The Cash Deployment Question

We're not saying every company should prioritize early payment capture regardless of their cash position. There are circumstances where holding cash to net 30 is the right financial decision — when a company is managing tight liquidity, when early payment would constrain the operating cash buffer, or when the cost of capital for the company is lower than the implied discount rate (which is rare but possible).

The more common situation is that mid-market companies have adequate cash and simply don't have a process that lets them act on discount windows when they want to. The decision to pay early isn't available because the invoice hasn't cleared approval yet. Automation doesn't make the cash deployment decision — it makes the decision available at the right time, so the CFO or Controller can make it deliberately rather than having it made by process friction.

Measuring Your Discount Capture Rate

If you're not tracking your early payment discount capture rate as a distinct metric, start now.
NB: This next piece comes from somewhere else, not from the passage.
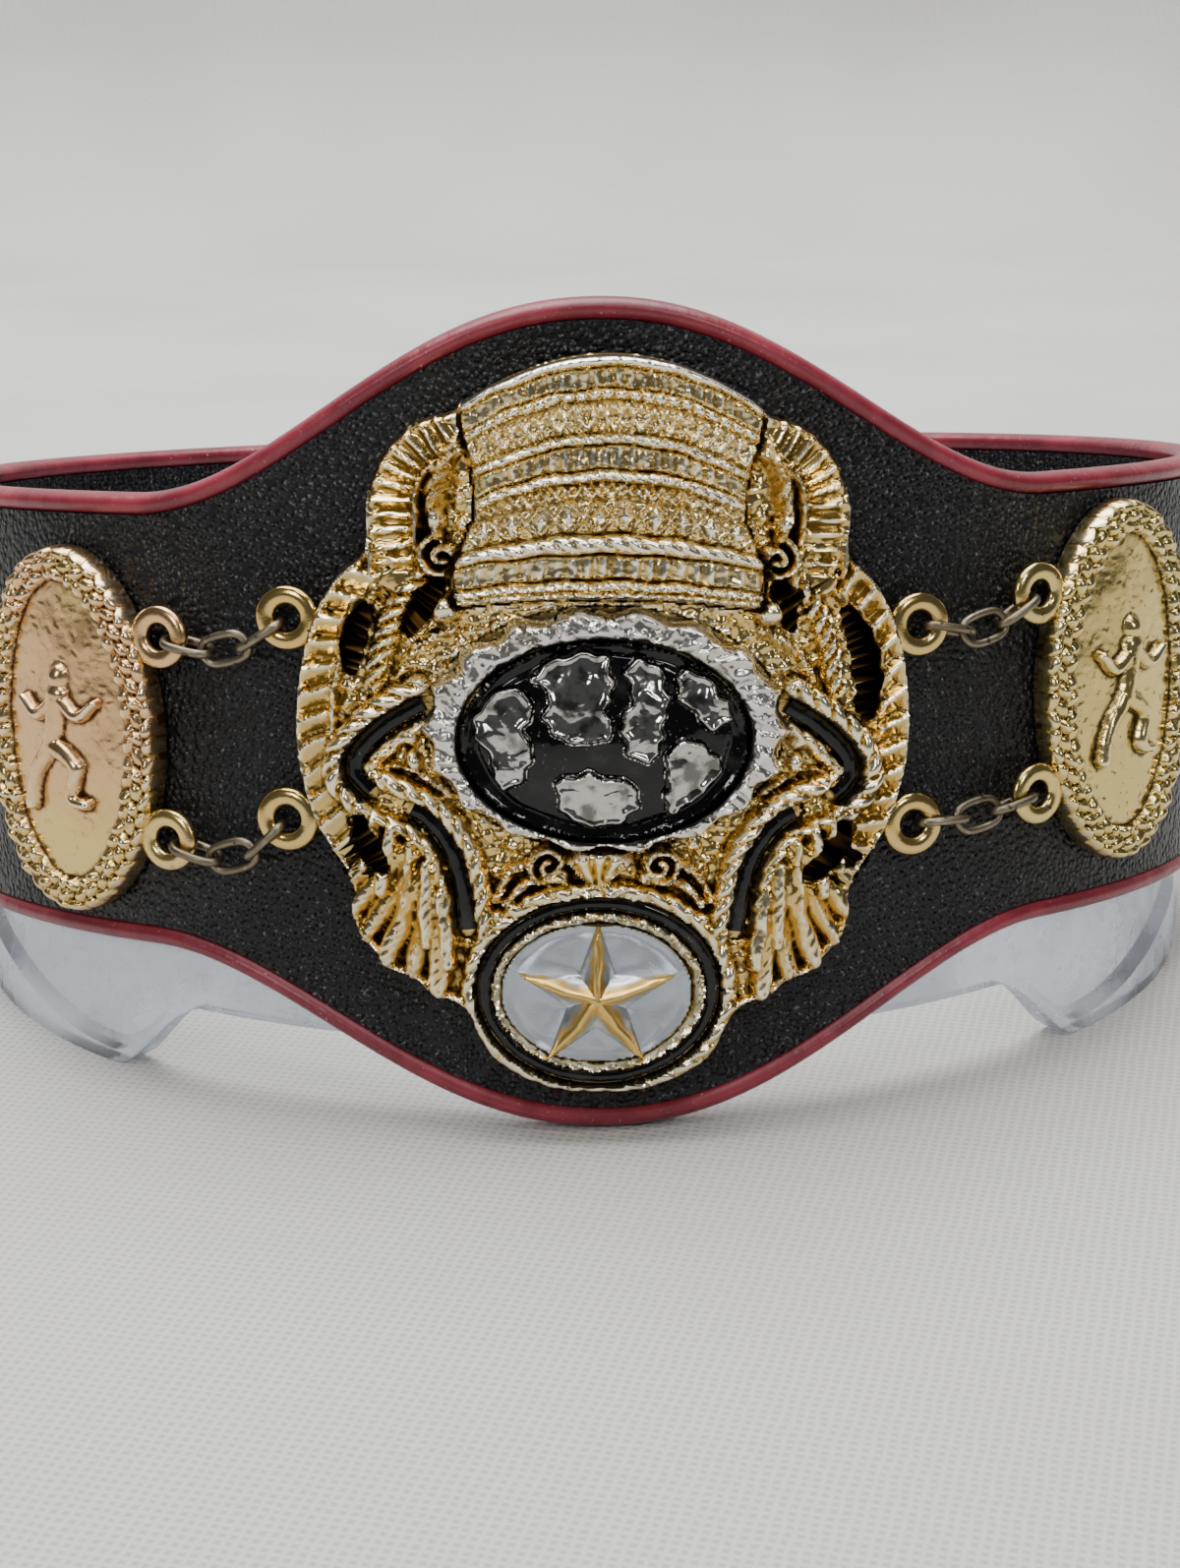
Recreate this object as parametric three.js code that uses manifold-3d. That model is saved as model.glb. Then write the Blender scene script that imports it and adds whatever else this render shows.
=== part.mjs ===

The calculation is: (Dollar value of discounts actually captured) divided by (Dollar value of discounts available on invoices that offered early payment terms).

A capture rate below 20% indicates a process problem — the discount window is almost never being hit. A capture rate of 40–60% suggests a functioning but inconsistent process that could benefit from acceleration and better discount flagging. Above 70% indicates a well-optimized AP cycle where discount capture is a regular financial benefit rather than an occasional windfall.

The gap between your current capture rate and a realistic improvement target, multiplied by your eligible spend, is the financial case for investing in AP cycle time reduction. It's one of the clearest, most directly measurable ROI drivers in AP automation — which is why it belongs at the top of the business case, not buried in a footnote.